The story of the blind skier got to me.  I wondered if I were truly hearing, or listening out for God's voice.  Many of us as Christians can tell of at least one time in our relationship with Christ when He has spoken into our spirit.  It was so pervasive that we could not avoid it no matter how much we might have tried.  Trust me, there have been times when I have tried to look the other way when God was speaking to me.  It just was not convenient to do what He had asked.  Of course in the end, I would end up obeying.  Hey, I'm just being real. 

As we grow in our relationship with Christ, the hesitancy, fear, or discomfort should become less and less, right?  Well, as I sat there listening to the sermon, I began to write a check for the guest speaker, for an affordable amount, when that voice showed up and gave me another dollar amount.  Wouldn't you know it was double the amount I had in mind?  The battle began. I sat in the pew  struggling.  God won. I wrote the check.

It had been some time since I had heard God's voice like that.  The last few months my relationship with Christ has been a struggle.  Deep down I knew I would not turn my back on God, I would not walk away, but I have been dealing with deep hurt, so for Him to talk to me on that level, telling me how much to write the check for, it had been a while.  Like many of you who have been Christians for some time, God does not give me any wiggle room.  When He tells me to do or not to do something, He makes Himself quite clear in His instructions. 

Let me tell you one more story as proof.  Many years ago, in the early 2000's, I had stopped at the Mobil gas station at the corner of Sand Lake and Orange Blossom Trail, local readers know exactly where that is.  As I was pumping gas into my new Jeep a homeless man was walking by with a shopping cart that probably carried all of his belongings.  I will never forget the beautiful curly hair this man had.  Most people have some noticeable trait and his was his curly hair.  Just then, the Holy Spirit told me to go into the store and buy three particular items, put them into a bag, and hand them to this man.  Immediately I pretended not to hear what I thought I just heard. No way, that was so way out of my comfort zone.  I got into my Jeep and drove out into traffic.  God kept speaking to me, telling me over and over to do this thing. I was at the light! Sigh.  I turned around and went back into the Mobil, picked up the items, but instead of a can of Coca Cola I picked up a bottle of Coca Cola.  Immediately God said to me, "I did not tell you to pick up a bottle of Coca Cola, I told you a can of Coca Cola."  I put the bottle back and picked up the can.  I had picked up the bottle because it was more for the man to drink, I was trying to be practical.  I drove back out to the traffic light wondering how I would get this done as he was already at the cross walk.  It just so happened that I was first at the light.  If you know that intersection you know that was a God thing.  As I got to the light and he started to cross, I rolled down my window and called out to him.  I handed him the bag, he looked at me, looked at my Jeep, looked back at me, and said 'thank you.'  He had already opened the soda before he reached the other side of the street.
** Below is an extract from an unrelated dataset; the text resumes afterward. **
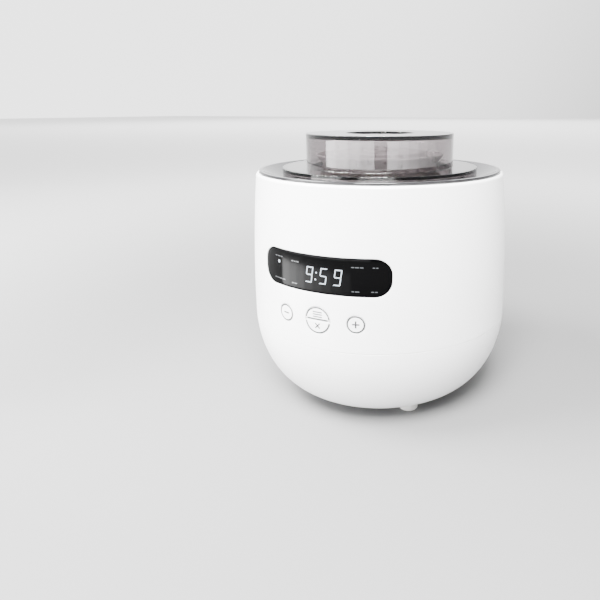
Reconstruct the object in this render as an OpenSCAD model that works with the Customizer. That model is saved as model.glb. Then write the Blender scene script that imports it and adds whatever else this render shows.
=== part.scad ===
// Yogurt maker: a round heated housing with a digital front panel, a glass jar
// with its own cap, and a clear smoked cover that stands in the dished deck.
// Origin: middle of the footprint, on the surface the feet stand on. Front faces -Y.

/* [Housing] */
// Largest diameter of the housing, at the belly
body_d = 184; // [176:1:196]
// Height of the belly, where the upper wall and the lower bowl meet tangentially
belly_z = 61; // [58:1:64]
// Height of the seam between the upper housing and the lower bowl
seam_z = 58.5; // [56:0.5:60]
// Height of the housing's top edge
top_z = 159.3; // [158:0.1:161]
// Radius of the long arc that draws the upper wall inwards
wall_arc_r = 980; // [800:10:1400]
// Radius of the flat part of the bowl's underside
base_r = 51.5; // [46:0.5:56]
// Wall thickness of the moulded shells
wall = 2.5; // [2:0.1:3]

/* [Feet] */
// Diameter of one rubber foot
foot_d = 13; // [10:0.5:14]
// How far the feet lift the bowl off the surface
foot_h = 3; // [2:0.5:4]
// Distance of each foot from the middle
foot_at = 56; // [52:1:57]

/* [Front panel] */
// Width of the black window, seen from the front
window_w = 87.8; // [80:0.2:92]
// Height of the black window
window_h = 23; // [20:0.5:26]
// Height of the window's middle above the surface
window_z = 106.1; // [104:0.1:108]
// Corner radius of the window
window_corner = 9.5; // [6:0.5:11]
// Thickness of the window
window_t = 2.2; // [1.6:0.1:2.4]
// How far the window lies under the housing's surface
window_reveal = 0.3; // [0.1:0.1:0.5]

/* [Buttons] */
// Height of the row of buttons
button_z = 77.5; // [76:0.5:79]
// Sideways distance of the plus and minus buttons
button_pitch = 24.3; // [22:0.1:26]
// Diameter of the opening for the plus and minus buttons
small_button_d = 11.4; // [10:0.2:12]
// Diameter of the shared opening for the menu and cancel buttons
big_button_d = 17.4; // [16:0.2:18]
// Gap round a button
button_gap = 0.3; // [0.2:0.05:0.4]

/* [Deck and pot] */
// Outer diameter of the dished deck ring
deck_d = 170; // [166:0.5:170]
// Height of the deck's outer edge
deck_z = 161; // [160.5:0.1:161.5]
// Height of the deck's floor, where the cover stands
deck_floor_z = 154; // [153:0.5:154.5]
// Inner radius of the heated pot
pot_r = 60; // [59.5:0.1:60.5]
// Height of the pot's floor, where the jar stands
pot_floor_z = 18.2; // [17:0.2:20]
// Sheet thickness of the pot
pot_t = 1.2; // [0.8:0.1:1.5]

/* [Jar] */
// Outer radius of the jar
jar_r = 57; // [54:0.5:57]
// Outer radius of the jar's neck
neck_r = 37.5; // [34:0.5:38]
// Height of the jar's mouth
mouth_z = 160.5; // [159:0.5:161]
// Glass thickness
glass_t = 3; // [2.5:0.1:3.5]

/* [Cap and cover] */
// Outer radius of the cap's skirt
cap_r = 40.6; // [40.5:0.1:41]
// Outer radius of the cap's flared rim
cap_flare_r = 45.3; // [44:0.1:46]
// Height of the cap's flared rim
cap_top_z = 171; // [170:0.5:172]
// Outer radius of the cover's lower step
tier_r = 69; // [68.5:0.1:69.3]
// Height of the cover's lower step
tier_z = 162.2; // [161.5:0.1:163]
// Outer radius of the cover's dome
dome_r = 52.2; // [51:0.1:54]
// Height of the cover's top, the highest point of the object
cover_z = 185.2; // [183:0.1:188]
// Wall thickness of the cover
cover_t = 2.4; // [2:0.1:2.6]

/* [Hidden] */
$fn = 96;
eps = 0.01;

body_r = body_d / 2;
bowl_steps = 14;
wall_steps = 8;
shoulder_r = 2;
ledge_z = deck_z - 3.5;
ledge_t = 2.5;
ledge_in_r = deck_d / 2 - 6;
// Screws that join the two housings
post_at = 68.5;
post_d = 8;
post_angles = [45, 135, 225, 315];
screw_seat_z = 48;
screw_hole_d = 3.4;
screw_well_d = 6.8;
web_t = 2.5;
// Slots in the bowl's floor that let warm air in
vent_from = 22;
vent_l = 18;
vent_w = 2;
// Height of the ceiling of the sockets that hold the feet
foot_socket_z = 7;
// Display board, seen from the front: it stands upright behind the window
board_t = 1.6;
display_y = -77;
display_w = 70;
display_zs = [62, 128];
display_post_x = 31;
display_post_zs = [65.5, 124.5];
// Power board, upright at the rear
power_y = 69;
power_w = 70;
power_zs = [84, 130];
power_post_x = 30;
power_post_zs = [88, 126];
post_small_d = 6;
// Holes that the screws cut their threads in
housing_pilot_d = 2.6;
board_pilot_d = 2;
// The seat and the thicker wall round the window
window_seat = 2.5;
window_pad = 4;
window_fit = 0.15;
window_reach = window_h / 2 + 6.5;
// Tactile switches under the buttons
switch_w = 6;
switch_h = 3.5;
plunger_h = 0.8;
switch_clear = 0.7;
half_offset = big_button_d / 4;
// Middles of the four switches, as x and z
switch_places = [
    [-button_pitch, button_z],
    [0, button_z + half_offset],
    [0, button_z - half_offset],
    [button_pitch, button_z]
];
// The flange that keeps a button in, and where its front lies
flange_over = 1.2;
flange_t = 1.2;
small_flange_y = -83.4;
big_flange_y = -88.2;
// Cord gland at the rear of the bowl
gland_z = 24;
gland_d = 11;
gland_bore_d = 7;
gland_pad_y = 83.6;
gland_nut_y = 74;
gland_nut_t = 3.6;
deck_t = 2.2;
gasket_t = 1;
pot_z = deck_floor_z - deck_t - gasket_t;
pot_under_z = pot_floor_z - pot_t;
pot_corner = 6;
fuse_d = 4;
fuse_y = 24;
pot_screw_at = 66;
deck_hole_r = pot_r + 2;
// Height of the tongue that locates the two housings on each other
tongue_h = 3;
// The flat signal cable between the boards
cable_r = 80;
cable_zs = [100, 108];

// Outer radius of the housing at height z
function wall_r(z) =
    z > belly_z
        ? body_r - wall_arc_r + sqrt(pow(wall_arc_r, 2) - pow(z - belly_z, 2))
        : base_r + (body_r - base_r)
            * sqrt(max(0, 1 - pow((belly_z - z) / (belly_z - foot_h), 2)));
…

I will probably never know why God said can versus bottle, but I will always remember that command from God.  I don't know if it will ever get easy, at least for me, to step out of my comfort zone, but step out I will.  Even when I'm walking through the valley, I will trust and obey God. I have to '...become good at being led by The Holy Spirit', no matter what life throws at me and He allows.       

"Yea, though I walk through the valley of the shadow of death, I will fear no evil: for thou art with me; thy rod and thy staff they comfort me." Psalm 23:4.